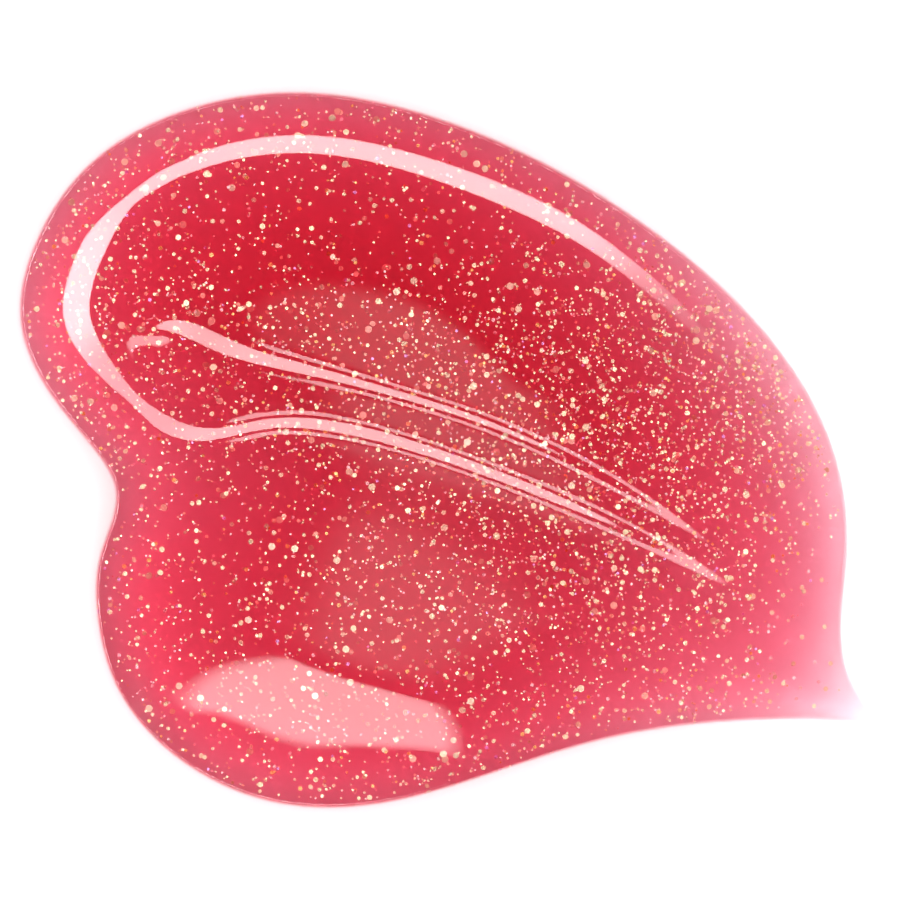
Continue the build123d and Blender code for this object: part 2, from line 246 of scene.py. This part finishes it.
grid_x = np.arange(-GRID_HALF_LENGTH, GRID_HALF_LENGTH + GRID_STEP / 2, GRID_STEP)
grid_y = np.arange(-GRID_HALF_WIDTH, GRID_HALF_WIDTH + GRID_STEP / 2, GRID_STEP)
mesh_x, mesh_y = np.meshgrid(grid_x, grid_y, indexing="ij")
grid_distance = rim_distance(mesh_x, mesh_y)
# The distance is rounded off along its ridge, so that the lobes have no crease where opposite rims meet.
ridge_share = np.clip((grid_distance - 2.0) / 2.0, 0, 1)
rounded_distance = grid_distance * (1 - ridge_share) + blurred(grid_distance, RIDGE_SMOOTHING) * ridge_share
relief = gel_thickness(mesh_x, mesh_y, rounded_distance)
# The blur of the relief stays away from the rim, which it would flatten.
inner_share = np.clip((grid_distance - 0.7) / 0.8, 0, 1)
relief = relief * (1 - inner_share) + blurred(relief, RELIEF_SMOOTHING) * inner_share


def sampled(field, x, y):
    """Bilinear value of a grid field at points."""
    u = np.clip((x - grid_x[0]) / GRID_STEP, 0, len(grid_x) - 1.001)
    v = np.clip((y - grid_y[0]) / GRID_STEP, 0, len(grid_y) - 1.001)
    i, j = u.astype(int), v.astype(int)
    a, b = u - i, v - j
    return ((1 - a) * (1 - b) * field[i, j] + a * (1 - b) * field[i + 1, j]
            + (1 - a) * b * field[i, j + 1] + a * b * field[i + 1, j + 1])


# ---------------------------------------------------------------- mesh helpers
def mesh_object(name, vertices, faces, material, smooth):
    """Mesh object with one material, linked to the scene."""
    mesh = bpy.data.meshes.new(name)
    mesh.from_pydata(vertices, [], faces)
    mesh.validate()
    mesh.materials.append(material)
    mesh.polygons.foreach_set("use_smooth", [smooth] * len(mesh.polygons))
    piece = bpy.data.objects.new(name, mesh)
    bpy.context.scene.collection.objects.link(piece)
    return piece


def triangulated(points, ring):
    """Triangles between flat points within a ring of them: places, faces and which point is at each place."""
    edges = list(zip(ring, ring[1:] + ring[:1]))
    flat_points = [Vector(p) for p in points]
    places, _, faces, origins, _, _ = delaunay_2d_cdt(flat_points, edges, [ring], KEEP_INSIDE, MERGE_GAP)
    return places, faces, [origin[0] for origin in origins]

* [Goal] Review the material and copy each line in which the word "scene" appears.

* [Answer below]
Continue the build123d and Blender code for this object: part 2, from line 246 of scene.py. This part finishes it.
    """Mesh object with one material, linked to the scene."""
    bpy.context.scene.collection.objects.link(piece)